KENNESAW, Ga. | Oct 24, 2023
Student research spans wide range of topics across all units of the College of the Arts
Kennesaw State University undergraduate students from the College of the Arts (COTA) presented their research today in the ArtsKSU Research Forum, coordinated by the College of the Arts Council for Undergraduate Research (CUR). The research represented all four units of COTA, including the School of Art and Design, the Bailey School of Music, the Department of Theatre & Performance Studies, and the Department of Dance.
In alignment with the mission of Kennesaw State’s Office of Undergraduate Research, the College of the Arts seeks to promote high-quality undergraduate student-faculty collaborative research and scholarship, and to make research an integral part of the undergraduate experience.
The undergraduate research projects are mentored by a faculty or staff member with expertise in the research methods of the discipline. The project should make a unique contribution to the literature in the student’s field, and it is strongly encouraged that the student present or publish the project.
Introduced by Associate Dean Dr. Peter FIelding, three students presented their research in the Ruth Zuckerman Atrium at the Bernard A. Zuckerman Museum of Art; the presentation was also live streamed via ArtsKSU Virtual. Fielding said, "Our ArtsKSU Undergraduate Research Forum’s serve as a focal point to celebrate the breadth of student scholarship across the college.”
The subjects ranged from a popular turn-of-the century opera to cross-cultural connections between Anime and Lo-fi Hip Hop to an “Off the Grid” anthology series.
Simon Kawasaki, a sophomore in the Bailey School of Music studying Music Theory, presented his research on “Cio-Cio-San and the World: The History of Puccini’s ‘Madama Butterfly.’” Kawasaki was mentored by Dr. Edward Eanes.
Ben Holmes, a senior in the Department of Theatre and Performance Studies with a Design/Tech concentration, presented “The Cross-Cultural Connection between Anime and Lo-fi Hip Hop.” Holmes was mentored by Dr. Tom Fish.
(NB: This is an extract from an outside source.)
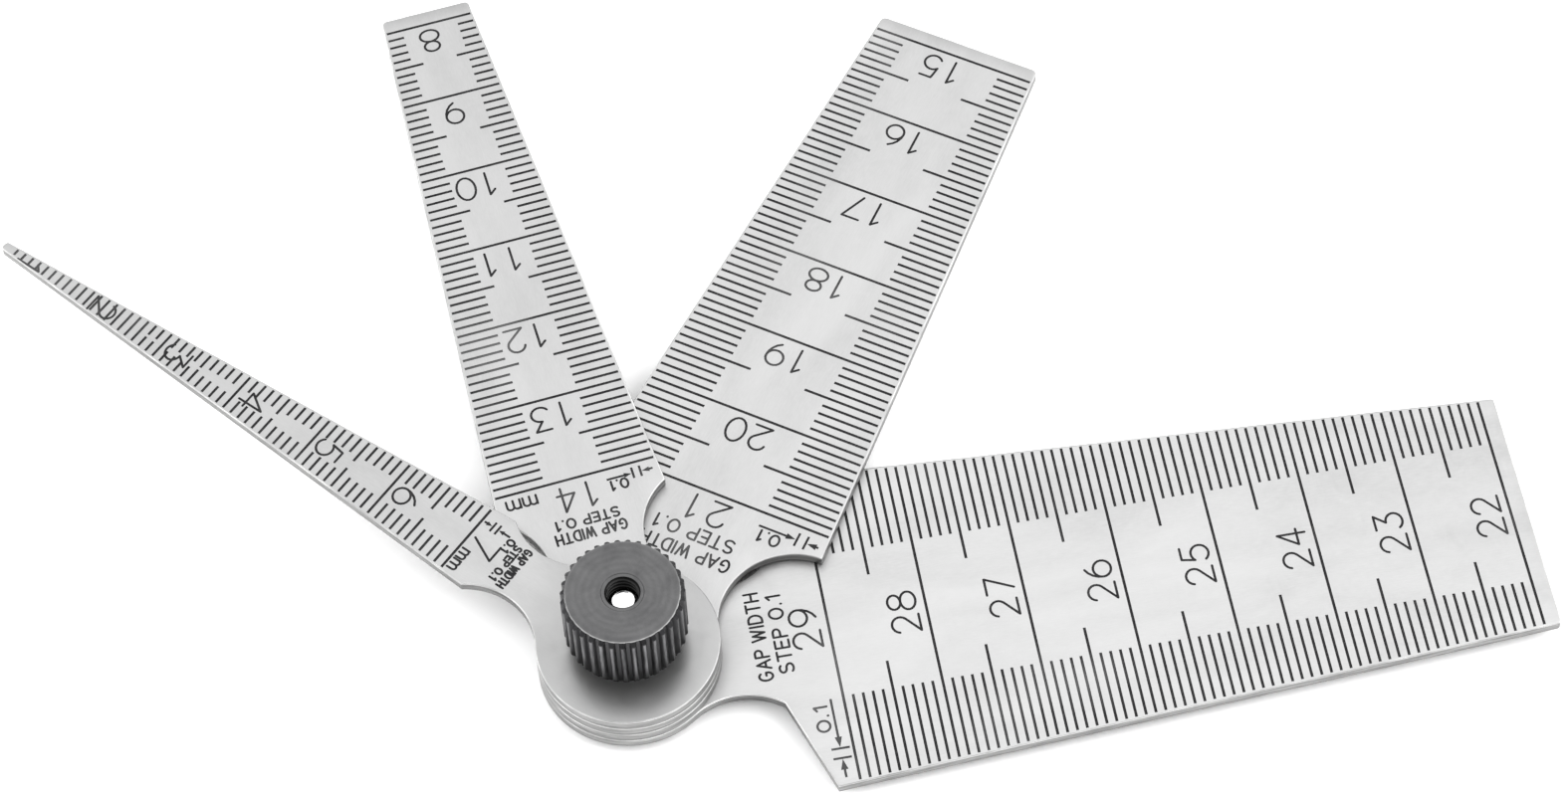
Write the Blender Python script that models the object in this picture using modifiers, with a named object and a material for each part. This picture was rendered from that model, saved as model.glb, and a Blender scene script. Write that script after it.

Aria Leinberger, a senior in the School of Art and Design concentrating in Sequential Art, presented “Off the Grid: A Graphic Novel Anthology,” focusing on marginalized communities. Leinberger was mentored by Professor Joseph Karg.
Two students presented their research via video, including an examination of the legendary composer Stephen Sondheim's "Assassins" and a look into how Loïe Fuller’s “Serpentine Dance” forever impacted how dancers obtain copyrights.
Amber Solana, a sophomore in the Department of Dance with a double major in dance (modern concentration) and marketing, presented “Choreographic Copyrights: The Case of Fuller v. Bemis.” Solana was mentored by Professor Dasha Chapman.
James Doster, a sophomore majoring in Theatre and Performance Studies with a concentration in Musical Theatre, presented “Stephen Sondheim’s ‘Assassins,’ An All-American Review.” Doster was mentored by Dr. Jim Davis.
The ArtsKSU Undergraduate Research Forum assists in increasing student participation in undergraduate scholarship, creative activity, and applied learning experiences. Students can present their work at academic conferences such as the KSU Symposium of Student Scholars or the National Conference on Undergraduate Research, the largest conference of its kind in the U.S., which was held at KSU in spring 2019. Students may complete their research journey by sharing their projects in the Kennesaw Journal of Undergraduate Research, an online peer-reviewed scholarly journal.